A number of sills of TMG have intruded this outcrop, along with aplites (now foliated) and numerous pegmatites (both deformed and undeformed). One spectacular pegmatite in the central portion of the outcrop is boudinaged as it cuts obliquely across foliation and layering
. This boudinaged pegmatite also cuts a granite sill and is boudinaged in the granite as well. One puzzling aspect of this outcrop are a number of planar discontinuities with thrust fault-like morphologies. One of these discontinuities can be seen cutting off layering in an amphibolite body in the lower north-central portion of the roadcut.

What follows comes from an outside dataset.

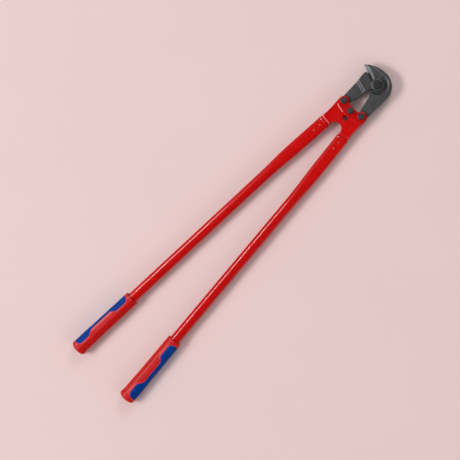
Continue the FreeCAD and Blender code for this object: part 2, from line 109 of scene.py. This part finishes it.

However, no clear offset sense has been found on any of these zones and they may relate to differing strain responses between different lithologies.
Denny, James H. (1982) Mesoscopic structural analysis of Precambrian rocks, Lake Buchanan area, northeast Llano Uplift, Llano and Burnet Counties, central Texas. M.S. thesis, Nacogdoches, TX, Stephen F. Austin State University, 132 p.
Fiore, Richard N. (1976) Geology and geomorphology of the Clear Creek drainage basin, western Burnet County, Texas. M.A. thesis, Austin, TX, University of Texas at Austin, 174 p.
Stenzel, H.B. (1935) Pre-Cambrian structural conditions in the Llano region. In The Geology of Texas, Vol. II, Structural and economic geology, University of Texas Bulletin, 3401, 74-79.